Online and digital sales models are great, but there is no reason they can't include the traditional and smaller companies. (Amazon distribution through the stores, etc.) If they want to be exclusive with Amazon, then they will be locked to Amazon harder than they realize, and then Amazon gets to tell them what to do before long. It is how these things work.

I'd care to disagree. Barnes and Noble only recently started to dedicate actual shelf space to comic books. Almost every comic book collector or even casual reader I know has a dedicated shop that they drive to, usually a fair distance. The reason I say this was when I was younger there was a Barnes and Noble down the street from me but since they didn't sell any of the comics that I wanted, which was from 27 different series, I still had to wait until my parents could drive me an hour and a half away to a true comic book store to buy any of them. Today, the same is still true. Most comic book fans go to comic book stores.
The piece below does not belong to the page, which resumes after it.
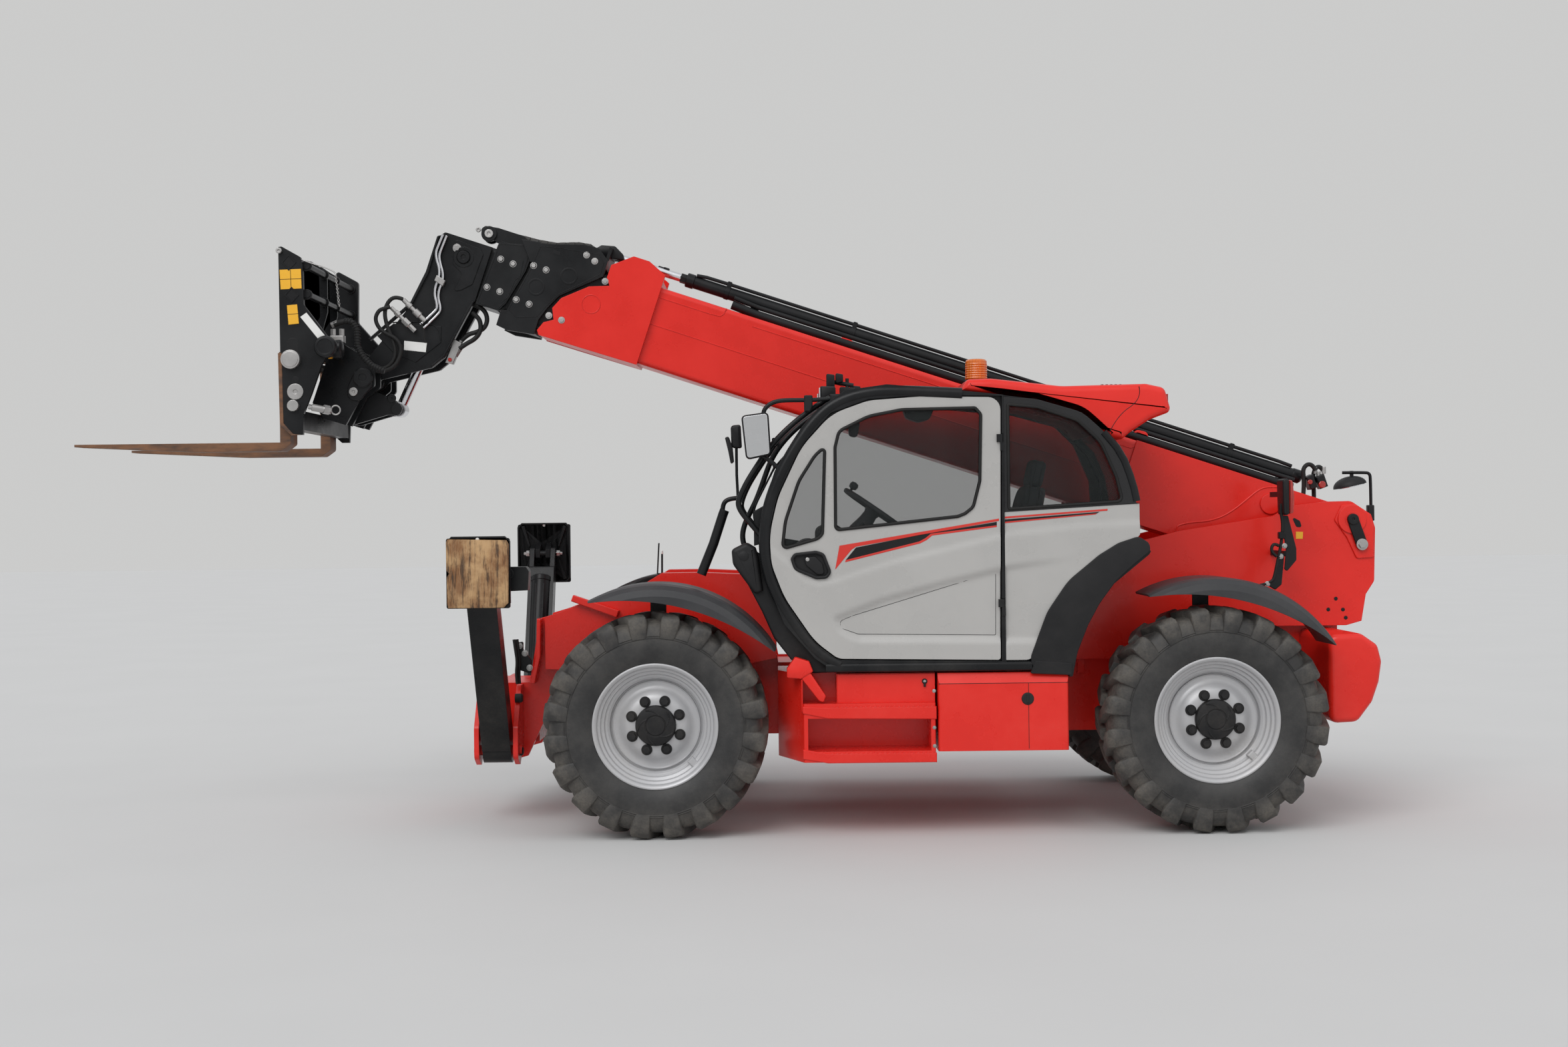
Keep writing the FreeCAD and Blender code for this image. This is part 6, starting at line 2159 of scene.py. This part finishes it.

And on a side note: I do believe that its for all Kindles because it has been stated that it'll be available on iPad's and stuff through the app. So you should be good.

Seems childish to me, they are going to loose the sales on these and possibly the extra sales they would have got from impulse buys

Teebor said,
Seems childish to me, they are going to loose the sales on these and possibly the extra sales they would have got from impulse buys

How is standing up for your product childish? What would you have them do, bend over? They're in a business, they're not turning down sales just because, they're punishing the publisher too.

People go to bookstores for comics? Guess I haven't been in one for a while. Did not even know they sold them. Always went to local comic book shops.